Since the process was developed in the 50s by Union Carbide, plasma cutting has indeed come a very long way. Today, it is among the most popular metal cutting processes used by several industries. In the early years, plasma cutters were quite rudimentary and were used to cut aluminium and stainless-steel plates of 0.5” to 6” thickness and plasma cutting was the best method to cut non-ferrous plates.
Through the 60s, the plasma cutting process went through several improvements and engineers worked on the improvement of cut quality and increased electrode and nozzle life of the plasma torch. This led to plasma cutting being used for cutting at very high speeds and cutting complex patterns in non-ferrous materials.
The water injection process was introduced in 1968, where pure water was injected around the plasma jet in order to constrict the plasma arc. This helped to increase the energy density and improved the cooling of the nozzle and resulted in high-quality cuts, faster cutting speeds and also the capability to cut carbon steel 4-6 times faster as compared to oxyfuel cutting.
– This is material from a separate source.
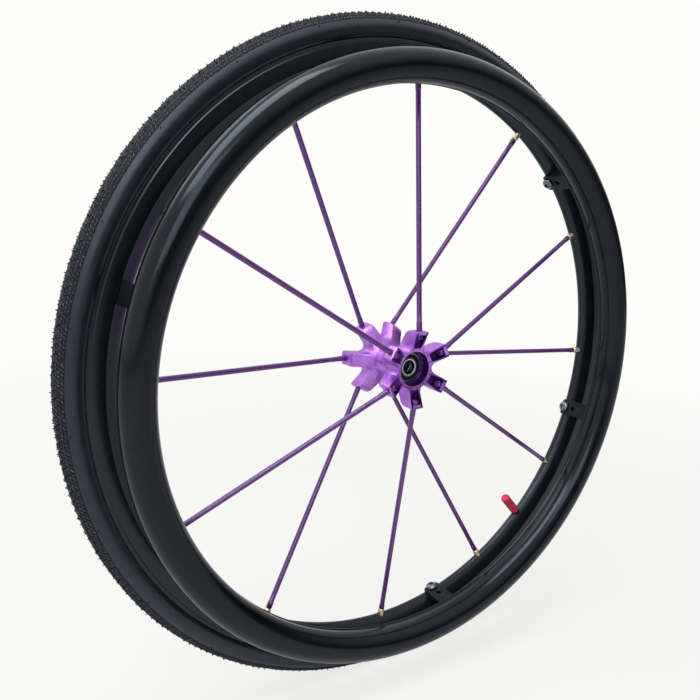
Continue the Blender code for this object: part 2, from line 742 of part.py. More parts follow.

At this time, XY motion control systems came into existence with microprocessor control technology being used to control the cutting systems resulting in improved accuracy, faster cutting speeds and higher productivity and automation levels.
In the 70s, plasma cutting replaced oxyfuel cutting for several cutting applications. Although plasma cutting was able to cut steel of thicknesses more than 1 inch, oxyfuel cutting was still a cheaper alternative for cutting heavy steel plate.
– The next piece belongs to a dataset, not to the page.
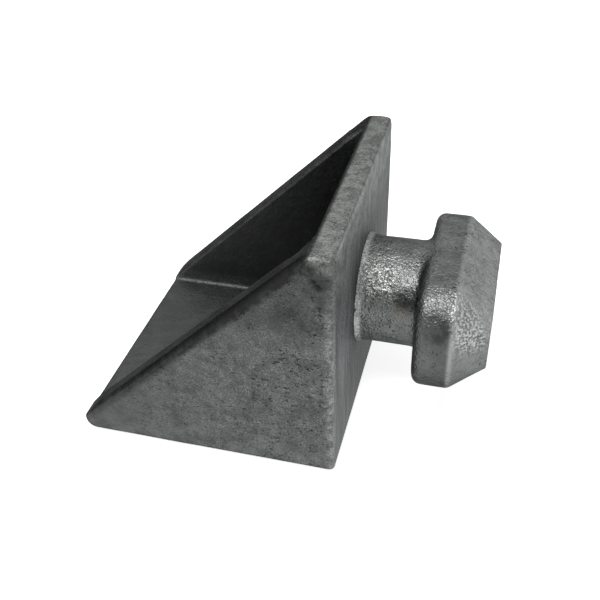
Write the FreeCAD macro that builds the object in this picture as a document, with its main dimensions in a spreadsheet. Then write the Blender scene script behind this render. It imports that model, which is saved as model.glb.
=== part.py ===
import FreeCAD, Part
import os
import Sketcher
from FreeCAD import Vector
from math import acos, atan2, cos, hypot, pi, radians, sin, sqrt

# Container twistlock: a hollow steel wedge that carries a twist pin with an oblong head.
# The pin turns a quarter turn in the wedge's upright plate, so that its head locks behind
# the slotted hole of a container corner fitting. A castle nut and a split pin hold it.
# Millimetres, +Z up, +X towards the head; the origin is on the ground, under the middle.

doc = FreeCAD.newDocument("ContainerTwistlock")

# ---------------------------------------------------------------- driving dimensions
sheet = doc.addObject("Spreadsheet::Sheet", "Sizes")
SIZES = [
    ("wedge_length", 136.0, "plate's outer face to the tip of the nose"),
    ("plate_width", 144.0, "width of the wedge, over its cheeks"),
    ("plate_height", 128.0, "height of the upright plate"),
    ("plate_thick", 13.0, "thickness of the upright plate"),
    ("cheek_thick", 13.0, "thickness of each triangular cheek"),
    ("floor_thick", 7.0, "thickness of the floor"),
    ("nose_radius", 6.5, "radius of the wedge's rounded nose"),
    ("crest_round", 6.0, "radius where the plate's top meets the slope"),
    ("casting_round", 3.0, "radius on the casting's outer edges"),
    ("core_round", 6.0, "radius in the hollow's upright corners"),
    ("floor_round", 2.0, "radius between the floor and the walls"),
    ("rim_round", 1.2, "radius on the hollow's rim"),
    ("pin_height", 64.4, "pin's axis above the ground"),
    ("stub_dia", 55.0, "diameter of the pin's stub"),
    ("grip_length", 31.0, "plate's outer face to the underside of the head"),
    ("head_long", 97.4, "head, the long way"),
    ("head_short", 57.8, "head, the short way"),
    ("head_corner", 20.2, "corner radius of the head's outline"),
    ("head_side", 18.0, "upright side of the head, along the axis"),
    ("cone_length", 17.0, "lead-in of the head, along the axis"),
    ("cone_inset", 12.6, "lead-in of the head, across the axis"),
    ("head_round", 5.0, "radius round the underside of the head"),
    ("neck_fillet", 3.0, "hollow radius between the stub and the head"),
    ("end_round", 1.5, "radius round the end face of the head"),
    ("foot_flare", 3.7, "slope at the foot of the stub, along and across the axis"),
    ("foot_rim", 1.0, "thickness of the foot's rim"),
    ("end_play", 0.5, "gap between the foot and the plate"),
    ("shank_dia", 32.0, "diameter of the shank in the plate"),
    ("turn_clear", 0.08, "radial running clearance of the shank"),
    ("thread_dia", 24.0, "diameter of the threaded tail"),
    ("screw_clear", 0.1, "radial clearance round the tail"),
    ("tail_over", 1.5, "tail that stands behind the nut"),
    ("tail_chamfer", 1.5, "chamfer on the end of the tail"),
    ("lug_reach", 8.0, "stop lug, out from the shank"),
    ("lug_thick", 4.0, "stop lug, along the axis"),
    ("lug_span", 40.0, "stop lug, round the axis, in degrees"),
    ("stop_turn", 90.0, "turn between the stops, in degrees"),
    ("stop_slack", 1.0, "slack at each stop, in degrees"),
    ("stop_clear", 0.5, "clearance over and behind the stop lug"),
    ("washer_dia", 48.0, "outer diameter of the thrust washer"),
    ("washer_thick", 3.0, "thickness of the thrust washer"),
    ("washer_chamfer", 0.6, "chamfer on the thrust washer"),
    ("spotface_depth", 1.0, "depth of the spot face behind the plate"),
    ("spotface_room", 1.5, "radial room round the washer"),
    ("nut_flats", 36.0, "castle nut across its flats"),
    ("nut_thick", 9.0, "hexagon of the castle nut"),
    ("nut_chamfer", 0.5, "chamfer behind the hexagon, inside its flats"),
    ("crown_dia", 34.0, "diameter of the nut's crown"),
    ("crown_height", 6.0, "height of the nut's crown"),
    ("slot_width", 5.5, "width of the crown's slots"),
    ("wire_dia", 4.8, "diameter of the split pin's two legs"),
    ("wire_gap", 0.1, "slit between the split pin's legs"),
    ("wire_clear", 0.2, "radial clearance of the split pin"),
    ("eye_radius", 3.6, "inner radius of the split pin's eye"),
    ("neck_radius", 4.0, "radius where the eye runs into the legs"),
    ("bend_radius", 4.0, "radius of the bend in each leg"),
    ("leg_tail", 9.0, "straight end of each bent leg"),
]
for row, (alias, value, note) in enumerate(SIZES, start=1):
    sheet.set("A%d" % row, note)
    sheet.set("B%d" % row, str(value))
    sheet.setAlias("B%d" % row, alias)
doc.recompute()

# Lengths that several sub-parts share, as formulas on the sheet.
HEAD_REACH = "(Sizes.grip_length + Sizes.head_side + Sizes.cone_length)"
PLATE_FACE = "(Sizes.wedge_length - " + HEAD_REACH + ") / 2"
SEAT_DEPTH = "(Sizes.plate_thick - Sizes.spotface_depth)"
NUT_SEAT = "(" + SEAT_DEPTH + " + Sizes.washer_thick)"
NUT_HEIGHT = "(Sizes.nut_thick + Sizes.crown_height)"
SLOT_DEPTH = "(" + NUT_SEAT + " + Sizes.nut_thick + Sizes.crown_height / 2)"
LUG_RADIUS = "(Sizes.shank_dia / 2 + Sizes.lug_reach)"
TAIL_HOLE = "(Sizes.thread_dia + 2 * Sizes.screw_clear)"
LEG_RADIUS = "((Sizes.wire_dia - Sizes.wire_gap) / 2)"
LEG_START = "(Sizes.crown_dia / 2 + Sizes.wire_clear)"
EYE_SPAN = ("sqrt((Sizes.eye_radius + Sizes.neck_radius)^2"
            " - (Sizes.neck_radius + Sizes.wire_gap / 2)^2)")
EYE_END = "(" + LEG_START + " + Sizes.eye_radius + " + EYE_SPAN + ")"
LUG_MIDDLE = "-90"      # the lug hangs down at rest, in degrees from +Y towards +Z


def size(formula):
    """A size, or a formula on sizes, as a number."""
    return float(sheet.evalExpression(formula.replace("Sizes.", "")))


# ---------------------------------------------------------------- modelling helpers
def new_body(name, along=None, height=None):
    """A body placed on the row's frame by formulas on the sheet."""
    body = doc.addObject("PartDesign::Body", name)
    body.Label = name
    body.setExpression("Placement.Base.x", PLATE_FACE + (" - " + along if along else ""))
    if height:
        body.setExpression("Placement.Base.z", height)
    return body


def origin_item(body, role):
    return next(item for item in body.Origin.OriginFeatures if item.Role == role)


def new_sketch(body, name, role, offset=None):
    """A sketch on one of the body's own origin planes, or parallel to it."""
    sketch = body.newObject("Sketcher::SketchObject", name)
    sketch.AttachmentSupport = [(origin_item(body, role), "")]
    sketch.MapMode = "FlatFace"
    if offset:
        sketch.setExpression("AttachmentOffset.Base.z", offset)
    return sketch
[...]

Recent Technology Developments
The recent developments in plasma cutting technology have been very rapid. HD plasma cutting machines with CNC systems have revolutionised the plasma cutting industry. Now, the CNC machines have touchscreen capability thus minimising the use of buttons for operation. This has made the job of the operator very easy by automating the height control, consumable adjustments, etc.
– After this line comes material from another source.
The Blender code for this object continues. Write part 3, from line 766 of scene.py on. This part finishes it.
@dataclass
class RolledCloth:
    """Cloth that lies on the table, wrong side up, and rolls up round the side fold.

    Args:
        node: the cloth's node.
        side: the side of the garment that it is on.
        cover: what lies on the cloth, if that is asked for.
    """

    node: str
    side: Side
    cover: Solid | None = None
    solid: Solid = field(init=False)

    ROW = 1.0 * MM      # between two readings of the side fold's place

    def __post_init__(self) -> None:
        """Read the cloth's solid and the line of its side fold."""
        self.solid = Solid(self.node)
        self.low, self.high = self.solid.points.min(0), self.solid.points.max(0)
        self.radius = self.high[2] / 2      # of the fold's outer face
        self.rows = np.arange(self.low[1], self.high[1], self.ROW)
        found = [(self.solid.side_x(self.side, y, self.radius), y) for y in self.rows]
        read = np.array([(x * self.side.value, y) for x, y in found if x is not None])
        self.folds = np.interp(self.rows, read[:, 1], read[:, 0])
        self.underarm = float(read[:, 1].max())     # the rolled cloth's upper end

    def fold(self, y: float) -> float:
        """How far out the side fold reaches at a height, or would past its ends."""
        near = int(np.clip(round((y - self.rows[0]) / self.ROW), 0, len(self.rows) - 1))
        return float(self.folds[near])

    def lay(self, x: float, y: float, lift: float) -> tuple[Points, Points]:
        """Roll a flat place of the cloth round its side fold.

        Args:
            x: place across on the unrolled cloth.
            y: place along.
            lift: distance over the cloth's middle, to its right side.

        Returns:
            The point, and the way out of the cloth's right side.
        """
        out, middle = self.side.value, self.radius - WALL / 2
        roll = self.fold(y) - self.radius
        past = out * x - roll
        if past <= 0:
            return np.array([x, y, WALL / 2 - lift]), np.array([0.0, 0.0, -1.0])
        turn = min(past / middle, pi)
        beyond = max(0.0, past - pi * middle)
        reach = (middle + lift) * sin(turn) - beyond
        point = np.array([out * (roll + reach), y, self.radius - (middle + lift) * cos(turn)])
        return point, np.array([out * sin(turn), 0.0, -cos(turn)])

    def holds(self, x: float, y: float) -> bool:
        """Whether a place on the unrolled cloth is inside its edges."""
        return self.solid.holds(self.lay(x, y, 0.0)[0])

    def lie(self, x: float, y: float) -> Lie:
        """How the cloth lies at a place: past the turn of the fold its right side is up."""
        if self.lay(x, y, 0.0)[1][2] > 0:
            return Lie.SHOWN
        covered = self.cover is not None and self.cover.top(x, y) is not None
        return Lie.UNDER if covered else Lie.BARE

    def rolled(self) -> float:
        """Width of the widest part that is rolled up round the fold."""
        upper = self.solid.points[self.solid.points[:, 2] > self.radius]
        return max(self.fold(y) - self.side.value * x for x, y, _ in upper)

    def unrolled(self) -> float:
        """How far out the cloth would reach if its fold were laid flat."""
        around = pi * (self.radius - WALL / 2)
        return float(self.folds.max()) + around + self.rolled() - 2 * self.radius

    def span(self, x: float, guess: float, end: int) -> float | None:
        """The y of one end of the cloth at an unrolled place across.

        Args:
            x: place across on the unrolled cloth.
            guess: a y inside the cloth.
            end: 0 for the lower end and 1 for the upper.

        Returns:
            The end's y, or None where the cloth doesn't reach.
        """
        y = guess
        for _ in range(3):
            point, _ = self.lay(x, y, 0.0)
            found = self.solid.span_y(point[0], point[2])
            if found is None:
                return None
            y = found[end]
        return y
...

The CAM software of the CNC machines has made improvements in hole cutting by deciding on the best cutting path, cutting parameters, cut-to-cut cycles, etc. The improved bevelling software has helped to simplify the operation and integration of the bevel head with the CNC cutting machines and this helps to save time spent on trial-and-error testing.
The new nozzle and gas mixing technology have helped to improve the edge quality which is now shinier, squarer and weldable. There has also been a significant improvement in cut quality, duty cycles and consumable life of air plasma systems, which are essentially portable and are meant for in-shop, handheld cutting jobs.
Now, there are small plasma cutters that are available from a 30-amp plasma cutter which can cut materials of 0.5-inch thickness to 125-amp plasma cutters which can cut up to 2.25-inch thick materials. Both the cutting systems can be used with a handheld torch or they can be mechanised for automated applications.
Plasma cutting technology has undergone several changes over the years and the advances in the cutting technology have made these cutting systems highly reliable offering improved performance, cut quality and consumable life and they are extremely easy to operate compared to the plasma cutting systems that were first created. Today, plasma cutting is a process that delivers productivity, accuracy and cost effectiveness.